Nisha Ayub Among Recipients of 2016 U.S. International Women of Courage Award

U.S. Secretary of State John Kerry presents the 2016 International Women of Courage Award to Nisha Ayub of Malaysia, Transgender Rights Advocate, at the U.S. Department of State in Washington, D.C., March 29, 2016 (State Department photo)

Nisha Ayub, from Malaysia, recently traveled to the United States to receive the U.S. Secretary of State’s International Women of Courage Award. This Award annually recognizes women from around the world who have demonstrated exceptional courage and leadership in advocating for peace, justice, human rights, gender equality, and women’s empowerment, often at great personal risk.

Nisha received her award in Washington, D.C. on March 29, 2016. Following the ceremony, Nisha will travel with the other honorees to cities across the United States to engage with the American people through an International Visitor Leadership Program. As a result of these meetings, the women build relationships with their U.S. counterparts and gain knowledge and skills to use back home.

This year marks the tenth anniversary of the Award, for which nearly 100 women have been recognized. The International Women of Courage Award ceremony was livestreamed at http://www.state.gov/s/gwi/programs/iwoc/2016/index.htm.
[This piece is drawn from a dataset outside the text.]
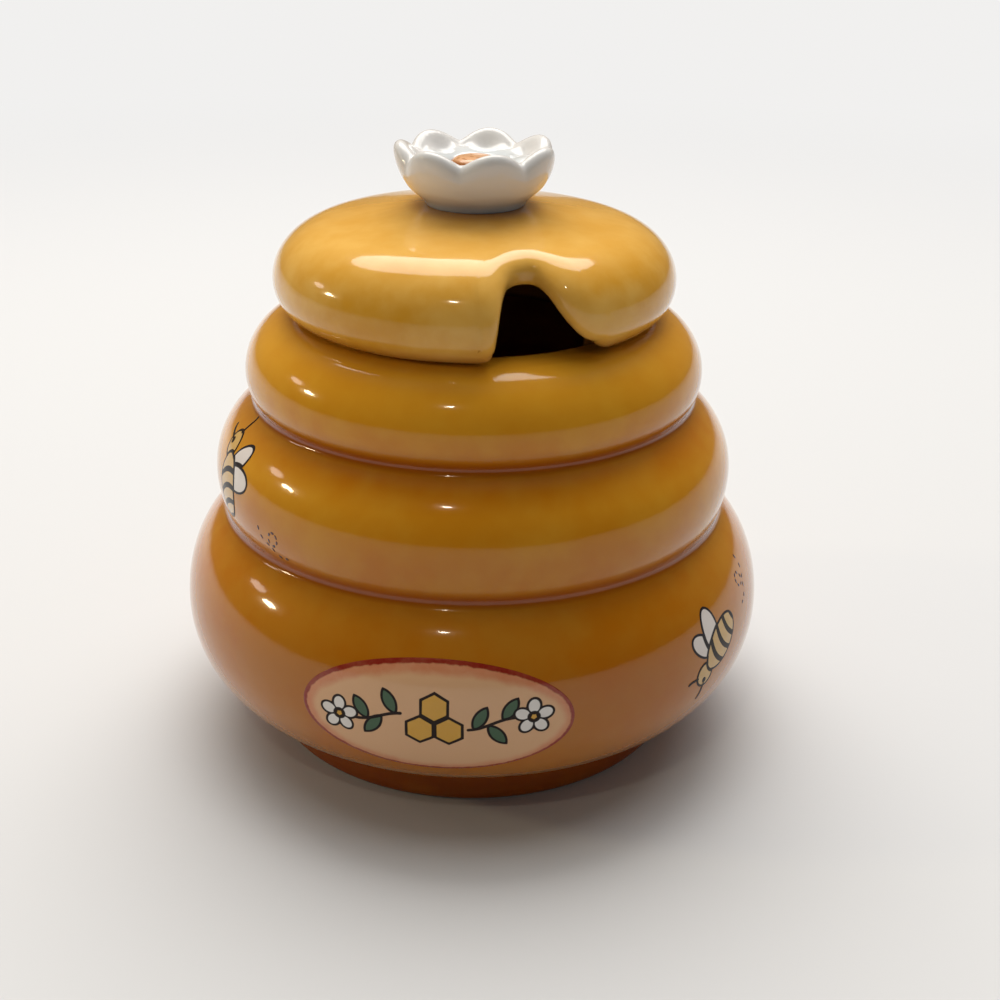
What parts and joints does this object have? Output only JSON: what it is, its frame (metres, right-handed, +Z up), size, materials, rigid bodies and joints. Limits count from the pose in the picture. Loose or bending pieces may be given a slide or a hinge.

For press inquiries, contact Mr. Devlen Yeoh at yeohty@state.gov or 03-21685061. Follow the conversation on Twitter at #WomenofCourage.


Nisha Ayub

Nisha Ayub is a leading advocate for transgender rights in Malaysia. She is a co-founder of two NGOs – the SEED Foundation, which provides support to transgender individuals and other marginalized communities, and Justice for Sisters, which provides legal aid to transgender individuals and seeks to end persecution of LGBTI people. Recently, she spearheaded a campaign to promote positive images of transgender people, and currently runs workshops on sexual orientation and hate crimes for government, corporate, and civil society groups. As a transgender, Muslim woman living in a Muslim-majority country, Ms. Ayub has been beaten and imprisoned simply for who she is. At age 21, she was arrested for dressing as a woman and served three months in a men’s prison, where she was sexually abused. Despite continuing threats, Ms. Ayub perseveres in fighting for the rights of LGBTI individuals throughout her country.